There is a reason why my friends are still my friends right now and it's because they can freely adjust. They have accepted me for who I am and I am in no obligation to explain to them. I am there when they need me and I certainly give time if I can, but my friends are mature enough to let me be and demand less of me, which I like.
What I am more concerned about is my loved one. The main reason that people are bonded into a special romantic relationship is because of love; and unfortunately love isn't right if it doesn't nurture the couple and it doesn't grow because there are no time, connection and efforts. Thankfully this is not the situation right now, but it could be if I don't watch out. I have to remind myself to slow down and reflect from time to time. I most definitely don't want to lose the one that I love, but I may disappoint him without even knowing it. There is definitely no dishonesty and bullshit in my realm, but I could be very dense and ruthless that I need him to remind me of how I'm doing. I understand that he has certain demands of my time and affection that my family and friends could forgo asking. It's true that he has accepted me for who I am, but it wouldn't be fair for him to forever stay in the backseat. I will not blame him if he gets mad if and when the time comes. Sometimes I even look for that to jolt me back to my other role as a girlfriend. I need him to constantly remind me especially if I'm on a roll.

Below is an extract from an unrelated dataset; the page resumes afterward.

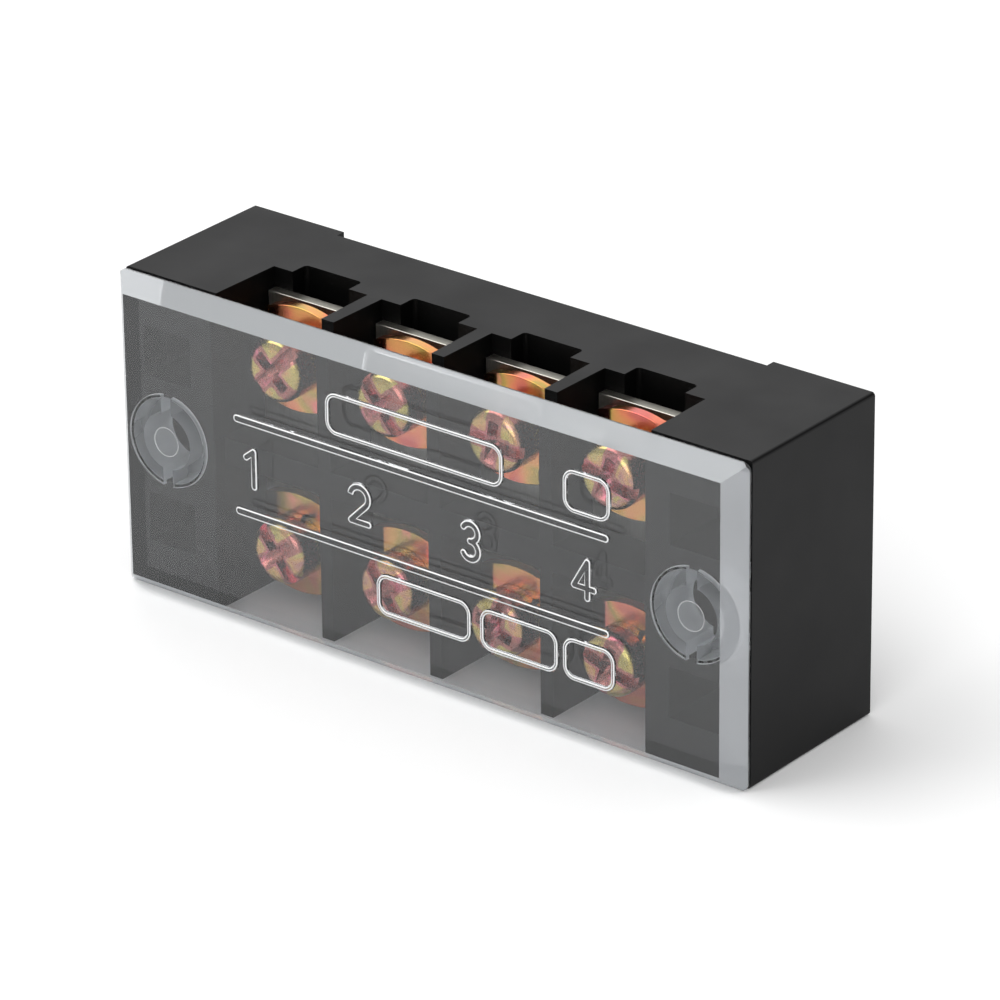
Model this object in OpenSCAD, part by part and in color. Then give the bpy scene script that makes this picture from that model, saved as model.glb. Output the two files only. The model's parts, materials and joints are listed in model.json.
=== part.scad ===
// Barrier terminal strip: four poles, two rows of clamp screws, clear push-on cover.
// Origin: middle of the mounting plane, halfway between the two mounting holes.
// +X runs along the strip, +Y points into the panel, +Z is up across the two rows.

/* [Housing] */
// Length of each end block, along the strip
end_l = 12.36; // [11.5:0.02:16]
// Clear width of one terminal bay at its ledge
bay_w = 12.44; // [12:0.02:16]
// Thickness of the barrier between two bays at their ledges
barrier_t = 1.84; // [1.2:0.02:3]
// Height of the strip across both rows
strip_w = 35.5; // [34.6:0.1:42]
// Depth of the end blocks, from the mounting plane to their front
body_d = 20.3; // [19.5:0.1:26]
// How far the barriers and the bridge stand back from the end blocks' front
barrier_setback = 1.5; // [0.6:0.1:2]
// Height of the moulded bridge between the two rows
bridge_w = 3; // [2:0.1:4]
// Depth of a bay's ledge below the end blocks' front
bay_d = 9; // [8.6:0.1:9.8]
// Mould draft: how much wider a bay is at its front, on each side
bay_draft = 0.15; // [0:0.01:0.25]
// Height of the feet that carry the strip on its panel
foot_h = 1.1; // [0.5:0.1:1.6]
// Rounding of the four long corners of the housing
corner_r = 0.4; // [0.2:0.1:1]

/* [Clearance channel behind each conductor] */
// Width of the channel
channel_w = 7.5; // [6.4:0.1:9]
// Depth of the channel below the ledge
channel_d = 2.2; // [1.9:0.1:2.6]
// Rounding of the channel's back corners
channel_r = 0.5; // [0.2:0.1:0.9]
// Diameter of the blind hole for a screw's tip
tip_hole_d = 5; // [4.8:0.1:6]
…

Unfortunately that personal life of mine resumes when I get back to Manila. Right now, I only have my email, my Facebook and a couple of phone calls to thank for. I am so consumed with work lately that my personal life and my hobbies took the backseat. I'm feeling that I'm thriving in work like a vampire that has its first taste of blood. But quiet moments like this makes me think and realize that the balance is slowly tipping and that I have to make it right. I have to allot time to focus on my needs and to reconnect with the loves of my life. For the past few months, I have felt the scale slowly going towards the dark side. I don't want that to happen. I believe writing about it now will ultimately change its course. In the end, no matter how much I love work and pressure, I still have to find a way to strike the balance that I deserve. That is a goal in itself and it is something that I am working hard to achieve.